* _DIRECTIVE_
Your task is to quote the material that follows, in full and exactly.

* _COLLECTED DATA_
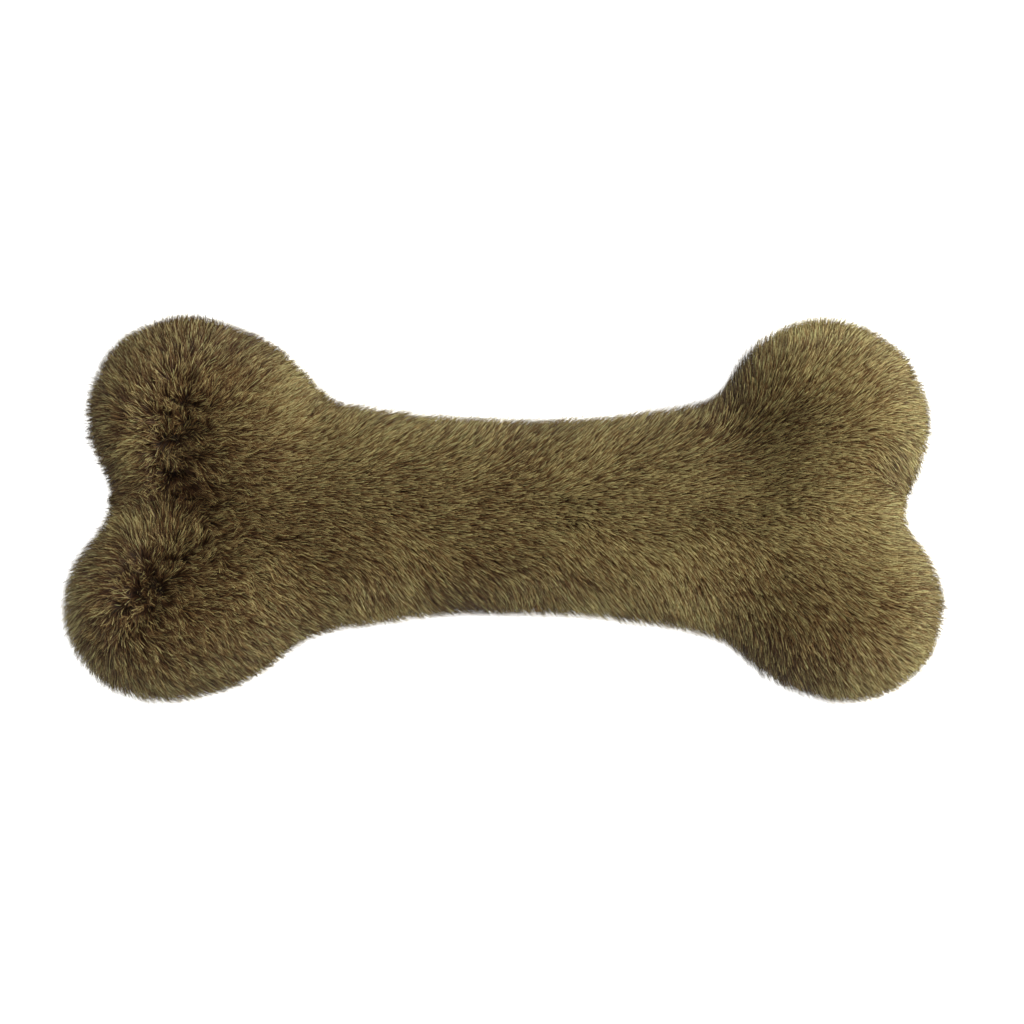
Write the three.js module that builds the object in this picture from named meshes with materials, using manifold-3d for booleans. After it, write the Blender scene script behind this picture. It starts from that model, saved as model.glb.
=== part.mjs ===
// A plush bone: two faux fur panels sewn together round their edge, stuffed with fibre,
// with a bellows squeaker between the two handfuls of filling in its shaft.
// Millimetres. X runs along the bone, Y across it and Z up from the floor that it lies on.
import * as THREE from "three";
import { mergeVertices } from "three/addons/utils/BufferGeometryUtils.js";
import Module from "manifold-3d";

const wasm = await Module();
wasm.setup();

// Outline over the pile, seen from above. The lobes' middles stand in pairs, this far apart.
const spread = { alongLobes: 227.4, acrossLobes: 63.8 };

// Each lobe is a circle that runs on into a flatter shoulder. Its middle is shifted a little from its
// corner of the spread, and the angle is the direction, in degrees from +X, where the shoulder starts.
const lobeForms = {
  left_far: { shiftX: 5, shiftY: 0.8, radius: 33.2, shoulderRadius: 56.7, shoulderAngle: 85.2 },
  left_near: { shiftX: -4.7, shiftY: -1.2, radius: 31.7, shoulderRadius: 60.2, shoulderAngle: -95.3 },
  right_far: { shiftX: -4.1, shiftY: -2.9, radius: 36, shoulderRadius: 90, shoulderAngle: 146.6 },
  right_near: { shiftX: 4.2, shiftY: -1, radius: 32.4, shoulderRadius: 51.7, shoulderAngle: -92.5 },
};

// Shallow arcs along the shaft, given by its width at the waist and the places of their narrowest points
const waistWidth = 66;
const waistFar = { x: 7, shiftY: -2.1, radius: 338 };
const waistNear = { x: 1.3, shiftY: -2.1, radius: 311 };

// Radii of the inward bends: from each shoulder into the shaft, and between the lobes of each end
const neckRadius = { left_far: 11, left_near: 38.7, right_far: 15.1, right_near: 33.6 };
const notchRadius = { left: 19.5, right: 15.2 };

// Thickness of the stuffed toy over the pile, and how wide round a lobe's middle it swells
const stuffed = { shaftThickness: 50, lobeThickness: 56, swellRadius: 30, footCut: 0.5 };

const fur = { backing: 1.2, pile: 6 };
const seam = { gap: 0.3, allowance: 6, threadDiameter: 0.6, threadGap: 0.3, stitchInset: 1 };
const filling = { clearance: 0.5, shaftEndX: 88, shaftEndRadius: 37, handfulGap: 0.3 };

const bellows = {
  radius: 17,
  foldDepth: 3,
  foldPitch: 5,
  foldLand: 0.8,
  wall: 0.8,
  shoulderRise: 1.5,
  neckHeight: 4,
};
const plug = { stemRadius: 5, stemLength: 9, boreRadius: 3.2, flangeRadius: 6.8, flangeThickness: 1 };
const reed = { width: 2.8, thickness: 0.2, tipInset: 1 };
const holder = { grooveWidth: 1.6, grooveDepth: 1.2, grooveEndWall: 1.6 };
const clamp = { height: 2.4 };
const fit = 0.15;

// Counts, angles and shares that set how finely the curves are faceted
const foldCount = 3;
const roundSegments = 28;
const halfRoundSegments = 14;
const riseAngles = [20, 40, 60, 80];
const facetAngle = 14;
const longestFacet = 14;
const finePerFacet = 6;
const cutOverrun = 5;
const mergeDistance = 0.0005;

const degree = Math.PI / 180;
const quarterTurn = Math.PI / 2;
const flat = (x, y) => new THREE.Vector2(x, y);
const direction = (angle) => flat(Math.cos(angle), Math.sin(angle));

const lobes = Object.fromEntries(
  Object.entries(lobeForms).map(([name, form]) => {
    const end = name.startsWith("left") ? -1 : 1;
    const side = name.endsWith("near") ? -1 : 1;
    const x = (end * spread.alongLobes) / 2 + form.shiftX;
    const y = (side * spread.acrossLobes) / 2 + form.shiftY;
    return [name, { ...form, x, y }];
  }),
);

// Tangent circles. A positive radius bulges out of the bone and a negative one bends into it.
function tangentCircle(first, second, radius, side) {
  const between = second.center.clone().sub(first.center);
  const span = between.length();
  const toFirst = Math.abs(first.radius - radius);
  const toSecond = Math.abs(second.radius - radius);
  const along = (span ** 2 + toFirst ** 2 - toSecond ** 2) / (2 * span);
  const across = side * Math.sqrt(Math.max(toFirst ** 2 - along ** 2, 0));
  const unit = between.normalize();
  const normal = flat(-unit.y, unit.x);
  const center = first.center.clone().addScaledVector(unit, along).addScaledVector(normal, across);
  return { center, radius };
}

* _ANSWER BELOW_
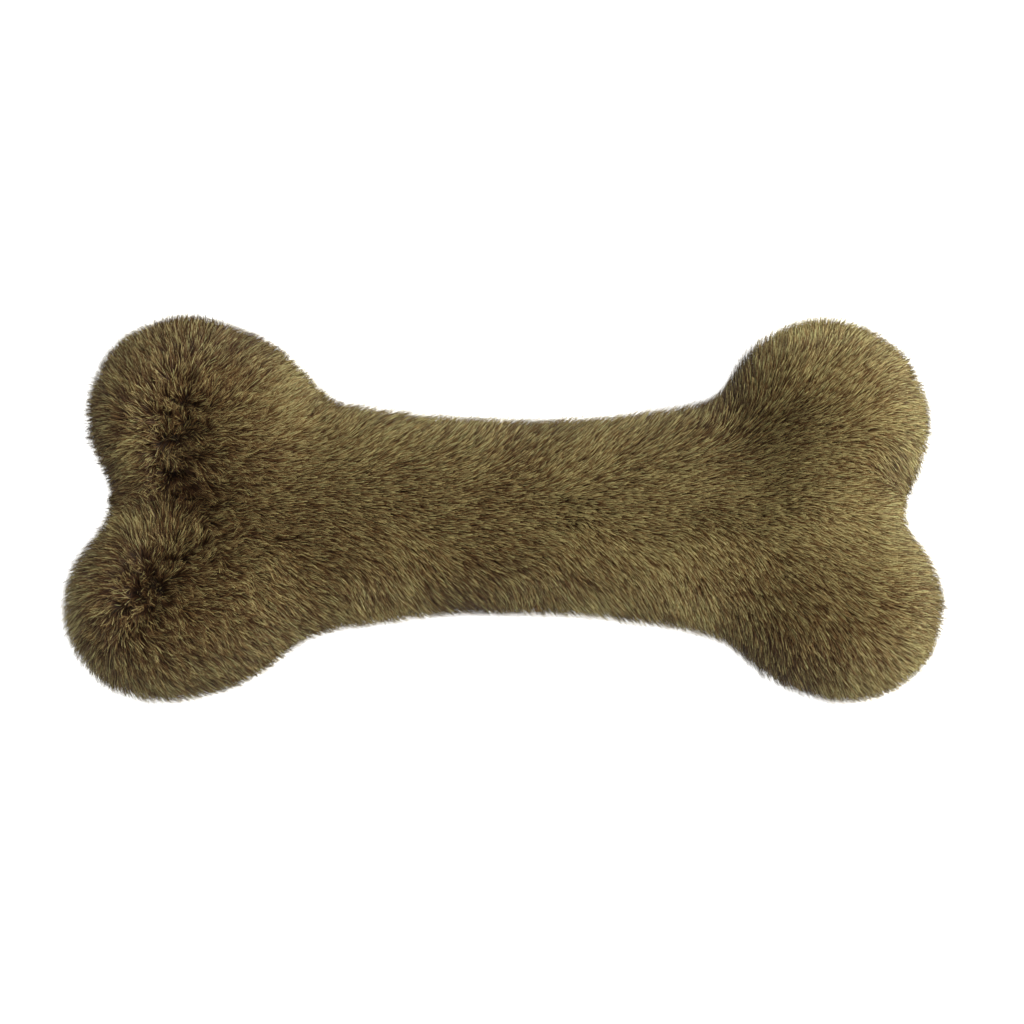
Write the three.js module that builds the object in this picture from named meshes with materials, using manifold-3d for booleans. After it, write the Blender scene script behind this picture. It starts from that model, saved as model.glb.
=== part.mjs ===
// A plush bone: two faux fur panels sewn together round their edge, stuffed with fibre,
// with a bellows squeaker between the two handfuls of filling in its shaft.
// Millimetres. X runs along the bone, Y across it and Z up from the floor that it lies on.
import * as THREE from "three";
import { mergeVertices } from "three/addons/utils/BufferGeometryUtils.js";
import Module from "manifold-3d";

const wasm = await Module();
wasm.setup();

// Outline over the pile, seen from above. The lobes' middles stand in pairs, this far apart.
const spread = { alongLobes: 227.4, acrossLobes: 63.8 };

// Each lobe is a circle that runs on into a flatter shoulder. Its middle is shifted a little from its
// corner of the spread, and the angle is the direction, in degrees from +X, where the shoulder starts.
const lobeForms = {
  left_far: { shiftX: 5, shiftY: 0.8, radius: 33.2, shoulderRadius: 56.7, shoulderAngle: 85.2 },
  left_near: { shiftX: -4.7, shiftY: -1.2, radius: 31.7, shoulderRadius: 60.2, shoulderAngle: -95.3 },
  right_far: { shiftX: -4.1, shiftY: -2.9, radius: 36, shoulderRadius: 90, shoulderAngle: 146.6 },
  right_near: { shiftX: 4.2, shiftY: -1, radius: 32.4, shoulderRadius: 51.7, shoulderAngle: -92.5 },
};

// Shallow arcs along the shaft, given by its width at the waist and the places of their narrowest points
const waistWidth = 66;
const waistFar = { x: 7, shiftY: -2.1, radius: 338 };
const waistNear = { x: 1.3, shiftY: -2.1, radius: 311 };

// Radii of the inward bends: from each shoulder into the shaft, and between the lobes of each end
const neckRadius = { left_far: 11, left_near: 38.7, right_far: 15.1, right_near: 33.6 };
const notchRadius = { left: 19.5, right: 15.2 };

// Thickness of the stuffed toy over the pile, and how wide round a lobe's middle it swells
const stuffed = { shaftThickness: 50, lobeThickness: 56, swellRadius: 30, footCut: 0.5 };

const fur = { backing: 1.2, pile: 6 };
const seam = { gap: 0.3, allowance: 6, threadDiameter: 0.6, threadGap: 0.3, stitchInset: 1 };
const filling = { clearance: 0.5, shaftEndX: 88, shaftEndRadius: 37, handfulGap: 0.3 };

const bellows = {
  radius: 17,
  foldDepth: 3,
  foldPitch: 5,
  foldLand: 0.8,
  wall: 0.8,
  shoulderRise: 1.5,
  neckHeight: 4,
};
const plug = { stemRadius: 5, stemLength: 9, boreRadius: 3.2, flangeRadius: 6.8, flangeThickness: 1 };
const reed = { width: 2.8, thickness: 0.2, tipInset: 1 };
const holder = { grooveWidth: 1.6, grooveDepth: 1.2, grooveEndWall: 1.6 };
const clamp = { height: 2.4 };
const fit = 0.15;

// Counts, angles and shares that set how finely the curves are faceted
const foldCount = 3;
const roundSegments = 28;
const halfRoundSegments = 14;
const riseAngles = [20, 40, 60, 80];
const facetAngle = 14;
const longestFacet = 14;
const finePerFacet = 6;
const cutOverrun = 5;
const mergeDistance = 0.0005;

const degree = Math.PI / 180;
const quarterTurn = Math.PI / 2;
const flat = (x, y) => new THREE.Vector2(x, y);
const direction = (angle) => flat(Math.cos(angle), Math.sin(angle));

const lobes = Object.fromEntries(
  Object.entries(lobeForms).map(([name, form]) => {
    const end = name.startsWith("left") ? -1 : 1;
    const side = name.endsWith("near") ? -1 : 1;
    const x = (end * spread.alongLobes) / 2 + form.shiftX;
    const y = (side * spread.acrossLobes) / 2 + form.shiftY;
    return [name, { ...form, x, y }];
  }),
);

// Tangent circles. A positive radius bulges out of the bone and a negative one bends into it.
function tangentCircle(first, second, radius, side) {
  const between = second.center.clone().sub(first.center);
  const span = between.length();
  const toFirst = Math.abs(first.radius - radius);
  const toSecond = Math.abs(second.radius - radius);
  const along = (span ** 2 + toFirst ** 2 - toSecond ** 2) / (2 * span);
  const across = side * Math.sqrt(Math.max(toFirst ** 2 - along ** 2, 0));
  const unit = between.normalize();
  const normal = flat(-unit.y, unit.x);
  const center = first.center.clone().addScaledVector(unit, along).addScaledVector(normal, across);
  return { center, radius };
}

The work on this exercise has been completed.